Our state allows ballots postmarked by Election Day and received within 14 days to be counted. If USPS decides Illinois hasn't handed over a list of voters that meet President Trump’s approval, the ballots of Illinois service members overseas, seniors, and rural voters could sit in limbo — not because voters did anything wrong, but because Steiner is following President Trump’s order instead of doing his job.

A federal judge in Massachusetts has blocked the rule from taking effect for now, and Illinois — as one of the plaintiff states — is protected.

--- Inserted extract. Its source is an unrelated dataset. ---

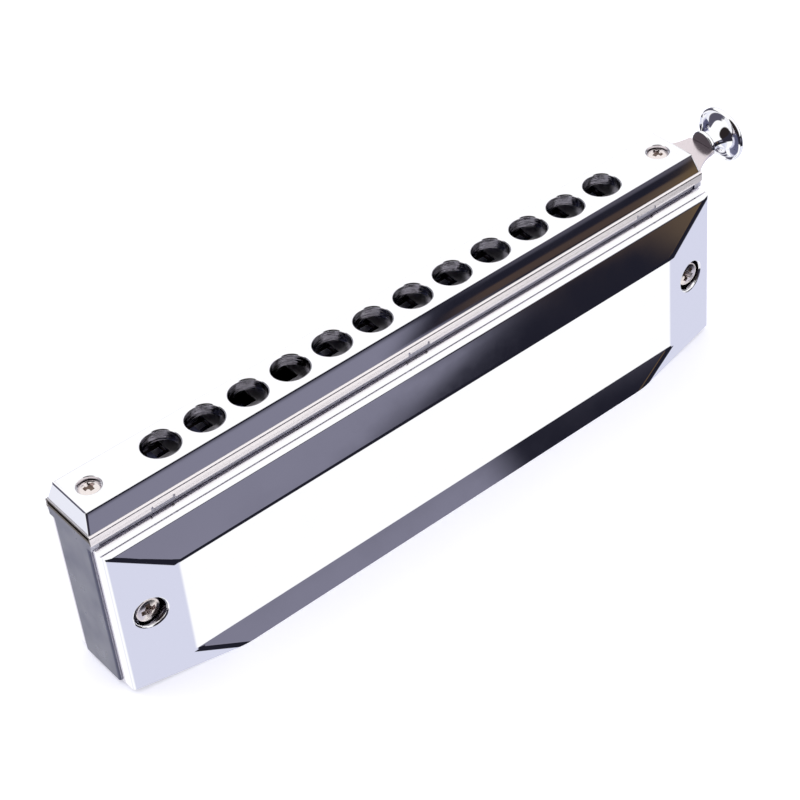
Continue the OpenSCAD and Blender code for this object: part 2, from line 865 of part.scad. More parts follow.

But the Department of Justice has said it will appeal, and USPS continues moving its rule through the federal rulemaking process, with the proposed rule expected to be finalized by the end of July. “For now” is not “resolved,” and the millions of voters who utilize absentee ballots, including our men and women overseas, don't have the luxury of waiting to find out.

That is the fight that matters right now, and it's not solely waged in the courts. I've pressed Postmaster General Steiner directly on this rule, and made clear that if USPS continues to advance it, I will pursue a subpoena and push for his removal. This is dangerous territory, and Congress cannot treat it as business as usual.

Free, fair, and secure elections are the foundation of our democracy. We can verify signatures, maintain accurate voter rolls, and prosecute real election fraud where it exists — all without implementing President Trump's executive order turning the Postal Service into an instrument of voter suppression. Congress should demand full transparency from Postmaster General Steiner about his role in carrying out that order, reject this proposal, and ensure that every eligible American who casts a ballot on time has that ballot delivered and counted.

U.S. Rep. Raja Krishnamoorthi is a Democrat from Schaumburg.